Bezos’ five-figure salary
The three executives-along with chief financial officer Thomas J. Szkutak whose total 2008 compensation amounted to nearly $2.3 million-made far more than Amazon founder and CEO Jeffrey P. Bezos whose base salary last year was a modest $81,840 and total compensation $1,281,840. Of course, Bezos owns 22.6% of Amazon stock worth $9.2 billion, and a new book reports his early investment in Google Inc. turned into holdings exceeding $1.5 billion.
Amazon’s stock price has recovered from the late 2008 freefall and its shares are likely worth today as much or more than when they were granted to the executives. That may not be the case for other online retailers.
For instance, Nutrisystem Inc. chairman and CEO Joseph M. Redling, the third highest paid e-retail exec in 2008 at $4,572,312, took nearly $3 million of his compensation in stock last year.

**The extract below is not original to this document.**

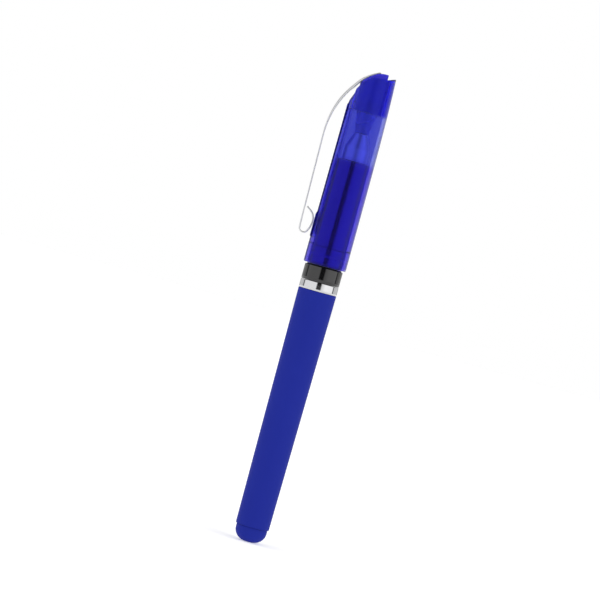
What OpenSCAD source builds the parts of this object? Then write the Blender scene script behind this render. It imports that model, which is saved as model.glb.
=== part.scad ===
// Capped gel pen, standing on its tail with the cap up.
// +Z runs along the pen from the tail to the cap, and the clip is on the -X side.
// The origin is the centre of the small flat on the tail.

/* [Barrel] */
// Height of the domed tail that shows below the barrel
tail_h = 4.65; // [4:0.05:6]
// Diameter of the tail's straight part
tail_d = 9.56; // [9:0.02:10]
// Length of the barrel tube
barrel_l = 73.35; // [70:0.05:80]
// Diameter of the barrel at the tail
barrel_rear_d = 10.28; // [10.2:0.02:11]
// Diameter of the barrel at the ring, which the ring and collar share
barrel_front_d = 11.7; // [11.5:0.02:12.4]
// Height of the trim ring
ring_h = 2.65; // [2:0.05:4]

/* [Front section] */
// Height of the collar that shows between ring and cap
collar_h = 4.65; // [4:0.05:6]
// Length of the grip from the collar's top to its front shoulder
grip_l = 32.9; // [31:0.1:34]
// Diameter of the grip at its front shoulder
grip_front_d = 9.9; // [9.6:0.02:10]
// Length of the nose cone's straight base
nose_base_l = 4.1; // [3.5:0.1:4.5]
// Diameter of the nose cone's base
nose_base_d = 7.6; // [7.4:0.02:8]
// Length of the nose cone's taper
nose_taper_l = 4.6; // [4.4:0.1:4.8]
// Pitch of the thread that holds the section in the barrel
thread_pitch = 1.6; // [1.4:0.1:1.8]

/* [Refill] */
// Outside diameter of the ink tube
ink_tube_d = 6; // [5.8:0.05:6]
// Length of the ink column
ink_l = 66; // [20:1:80]
// Diameter of the writing ball
ball_d = 0.7; // [0.5:0.1:0.7]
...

What that stock is worth today would depend on when it was granted-the company’s stock price as of last month was about 25% below its January 2008 level, which means stock granted early in 2008 may be worth significantly less than reported on the company’s proxy statement.
But just as falling stock prices hurt an executive’s compensation, a rising stock price built on e-commerce success raises the value of shareholdings. Linking executive compensation to company performance is nothing new for online retailing, says Francis Juliano, chief information officer and chief marketing officer for web and catalog retailer The Wine Enthusiast.

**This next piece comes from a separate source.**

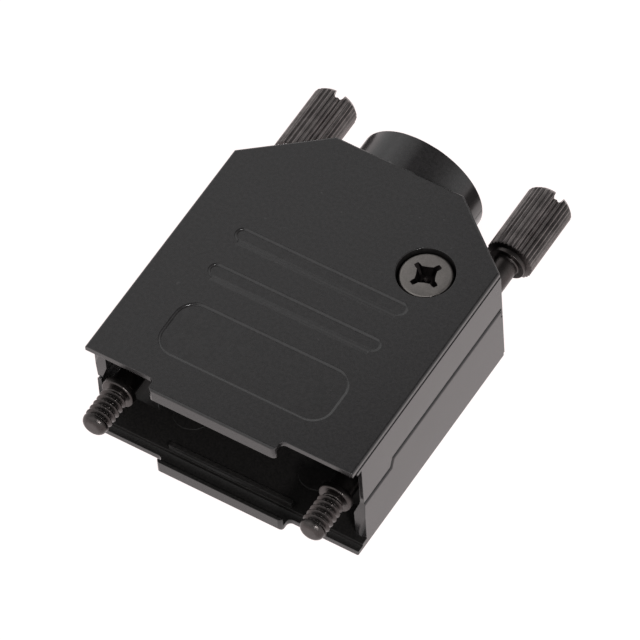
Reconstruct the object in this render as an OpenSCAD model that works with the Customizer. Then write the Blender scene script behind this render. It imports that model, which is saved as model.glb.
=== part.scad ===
// D-sub connector hood, straight outlet, 9-way size: two alike die-cast half shells, two long
// thumbscrews, two assembly screws and a two-saddle cable clamp inside.
// X runs across the hood, Y from the mouth to the cable outlet, Z up. The origin is the middle of
// the mouth, on the parting plane, halfway between the thumbscrews. Millimetres.

/* [Hood] */
// Width of the hood across its sides
hood_w = 30.8; // [30.6:0.1:38]
// Thickness of the closed hood over its two broad faces
hood_t = 14; // [13.9:0.1:17]
// Length of the straight sides, from the mouth
side_len = 27.6; // [27:0.1:33.5]
// Length of the broad faces, from the mouth to the back edge
hood_len = 34; // [33.8:0.1:41]
// Width of the back edge
back_w = 14.8; // [14:0.1:18]
// Thickness of the broad faces
face_wall = 1.2; // [1:0.05:1.5]
// Thickness of the side walls
side_wall = 1.3; // [1.15:0.05:1.4]
// Thickness of the back wall, which the cable passes
back_wall = 2.5; // [2:0.1:3]
// Radius of the edge round each broad face
edge_r = 0.25; // [0.15:0.05:0.4]
// Width and depth of the fine step below that edge, where the two halves of the die met
edge_step = [0.08, 0.75];

/* [Seam] */
// Height of the side seam over the parting plane
seam_rise = 1.1; // [0.8:0.05:1.4]
// Gap that the seam shows
seam_gap = 0.12; // [0.05:0.01:0.2]
// Thickness of the wall outside the lapping lip
lap_wall = 0.5; // [0.4:0.05:0.6]
// Height of the lapping lip
lip_h = 1; // [0.7:0.1:1.4]
// Play round the lapping lip
lip_play = 0.05; // [0.03:0.01:0.1]
// Set-back of the side walls from the mouth, for the ends of the connector's flange
wall_setback = 1.45; // [1.4:0.05:1.8]

/* [Mouth] */
// Height of the slot for the connector's flange
flange_h = 12.6; // [12.5:0.05:12.8]
// Width of that slot, along the hood
flange_slot = 1.6; // [1.4:0.05:1.7]
// Clear height between the two tongues
mouth_h = 10.6; // [10:0.1:11]
// Width of the tongues
tongue_w = 14.6; // [13:0.1:17]
// Reach of the tongues in front of the mouth
tongue_reach = 1.3; // [1.2:0.05:1.5]
// Thickness of the tongues' lips in front of that slot
tongue_lip = 0.4; // [0.3:0.05:0.5]
// Radius of the tongues' corners and of the hollows beside them, in plan
tongue_r = 0.5; // [0.3:0.05:0.8]
// Thickness of the ribs behind the flange, along the hood
flange_rib = 0.55; // [0.4:0.05:1]
// Clear height between those ribs
rib_gap = 10.2; // [9.8:0.1:10.8]
// Step between that slot and those ribs
rib_step = 0.15; // [0.1:0.05:0.3]
// Radius of the round ejector marks on the inner floor
mark_r = 2.1; // [1:0.1:2.4]
// Height of those marks
mark_h = 0.12; // [0.05:0.01:0.2]

/* [Relief] */
// Half width of the relief on the broad faces
relief_x = 9.8; // [8:0.1:11]
// Depth of the relief
relief_depth = 0.15; // [0.1:0.01:0.3]
// Near and far edge of the panel
panel_y = [3.2, 9.95];
// Corner radius of the panel
panel_r = 2.2; // [1:0.1:3]
// Middles of the two finger grooves
groove_y = [13.9, 18.85];
// Width of a finger groove
groove_w = 2; // [1.4:0.1:2.4]
// Width of the gentle slope on the near side of a groove
groove_slope = 0.55; // [0.3:0.05:0.7]

/* [Outlet] */
// Length of the outlet behind the back edge
outlet_len = 3.75; // [3:0.1:6]
// Bore of the outlet
outlet_bore = 11; // [10:0.1:11.4]

/* [Thumbscrews] */
// Distance between the two thumbscrews
jack_pitch = 25; // [24.6:0.1:25.4]
// Outer diameter of their thread
jack_thread_d = 2.84; // [2.6:0.01:3]
// Reach of the thread in front of the mouth
jack_reach = 4.05; // [3.5:0.05:6]
// Diameter of the plain shank
shank_d = 2.65; // [2.2:0.05:2.8]
// Diameter and length of the collar behind the flange
jack_collar = [3.6, 0.8];
// Diameter and length of the step in front of the head
jack_step = [4, 0.5];
// Gap between the hood and that step
step_gap = 1.55; // [0.8:0.05:3]
// Diameter over the knurl of the head
head_d = 5.1; // [4.6:0.1:6]
// Length of the head
head_len = 8.3; // [6:0.05:12]
// Number of knurl teeth
knurl_teeth = 32; // [20:1:36]
// Depth of the knurl
knurl_depth = 0.16; // [0.08:0.01:0.25]
// Width and depth of the blade slot
jack_slot = [1.05, 0.9];
// Angle of the blade slot of each thumbscrew, left and right, from the X axis
slot_angle = [75, 60];
// Running clearance of the shank in its bearings, on the radius
run_play = 0.05; // [0.03:0.01:0.1]
// Place and thickness of the front bearing ribs
bearing_rib = [4.4, 1.2];
// Wall of those ribs beside the shank, towards the middle
bearing_wall = 0.7; // [0.5:0.1:1]

/* [Assembly screws] */
// Distance of each assembly screw from the middle
boss_x = 9; // [8.6:0.05:9]
// Distance of the assembly screws from the mouth
boss_y = 24; // [20:0.1:24]
// Diameter of the screw thread
screw_d = 2.5; // [2:0.1:2.6]
// Diameter and height of the screw head
screw_head = [5.4, 1.95];
// Diameter and depth of the counterbore
counterbore = [6, 2.3];
// Outer diameter of the screw posts
post_d = 4; // [3.8:0.1:4]
// Angle of the cross recess, from the X axis
recess_angle = 61; // [0:1:90]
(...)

“E-commerce has always operated within the Silicon Valley venture capital model-attract talent with a stock option, if not that, a bonus tied to performance,” Juliano says. While executives today might prefer the security of higher base pay over the upside potential of stock, he says, at least there are signs that the economy is improving.
“Things aren’t getting worse,” Juliano says. “That’s the new optimism.” And with stock accounting for nearly half of top executives’ pay, and the economy and stock market improving, e-retailers’ C-suites may well be brimming with optimism.